What are Methadone Clinics and Why Do We Need Them?

By
Nyabingi Kuti
A doctor at a methadone clinic attends to a patient

As the director of the LA-based Harm Reduction Network, I am acutely focused on all paths that lead to recovery. Unfortunately, all too often medication for addiction treatment, especially methadone, is stigmatized and difficult to access. 

Stakeholders, like me, are working towards opening more methadone clinics. 

Why do we need methadone clinics?

Drug overdoses have skyrocketed in recent years. More than 107,000 Americans were estimated to have died of overdoses in 2021 alone. Not to mention, less than 12% of teens and adults with opioid use disorder received medication to help them stop misusing opioids

However, methadone has been successful in helping people escape opioid addiction by dampening the cravings of withdrawal. One way we can combat the overdose epidemic is by making sure methadone clinics are available to everyone who needs them.

How are methadone clinics regulated?

Methadone is regulated internationally as a Schedule I controlled substance under the United Nations Single Convention on Narcotic Drugs of 1961. Sixty years later not much in regard to dispensing it has changed.

Unlike in Canada or Britain, methadone cannot be prescribed at a typical clinic in the United States. It can be dispensed only by federally regulated Opioid Treatment Programs (OTPs) that are required to provide counseling.

In California, finding and licensing a site can take a year and getting Medi-Cal certification once a provider is already operating requires additional time. The OTP also has to front the costs of physicians, nurses, counselors and security.

How did the COVID pandemic affect access to methadone clinics?

Access to methadone was expanded at the start of the COVID-19 pandemic to allow more patients to take home doses, rather than visit a clinic every day. A qualitative study of patients at an OTP in San Francisco indicates that broader access to treatment was not associated with harm. L.A. health officials have long been frustrated by the lack of methadone treatment on Skid Row, but opening a new clinic isn’t a simple task. 

What does the future of methadone clinics look like?

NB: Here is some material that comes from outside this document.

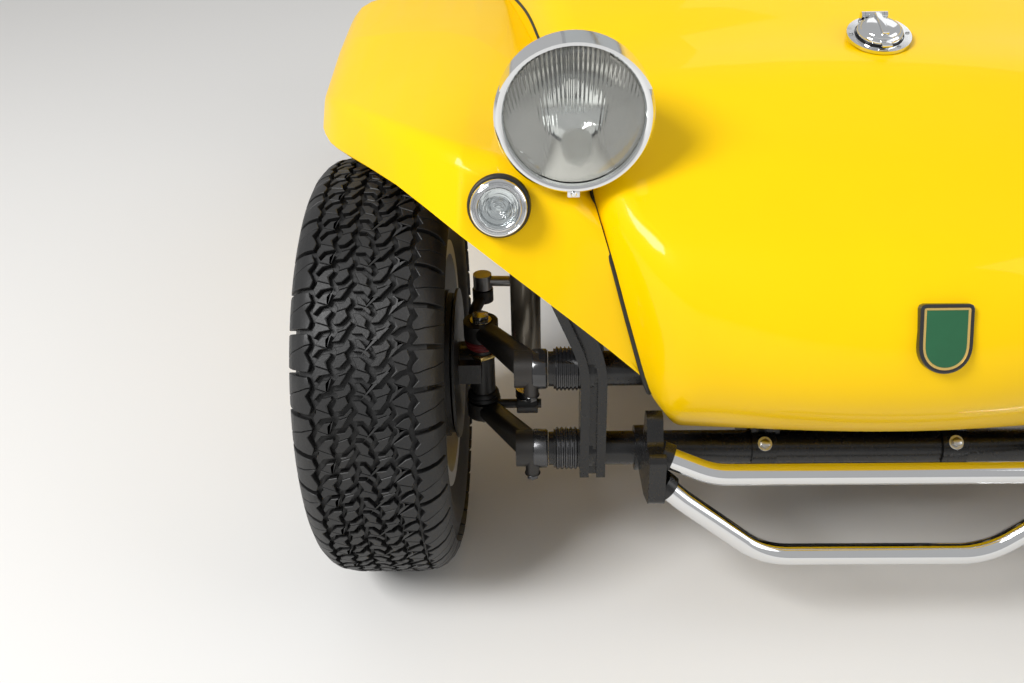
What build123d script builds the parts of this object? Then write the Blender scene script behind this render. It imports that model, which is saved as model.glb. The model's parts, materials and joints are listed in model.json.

A promising piece of legislation currently in Congress, is H.R.6279, the Opioid Treatment Access Act of 2022, states: “Notwithstanding, a registrant that is dispensing narcotic drugs to individuals for maintenance treatment or detoxification treatment shall not be required to have a separate registration to incorporate one or more mobile medication units into the registrant’s practice to dispense such narcotics at locations other than the registrant’s principal place of business or professional practice, so long as the registrant meets such standards for operation of a mobile medication unit as the Attorney General may establish.”.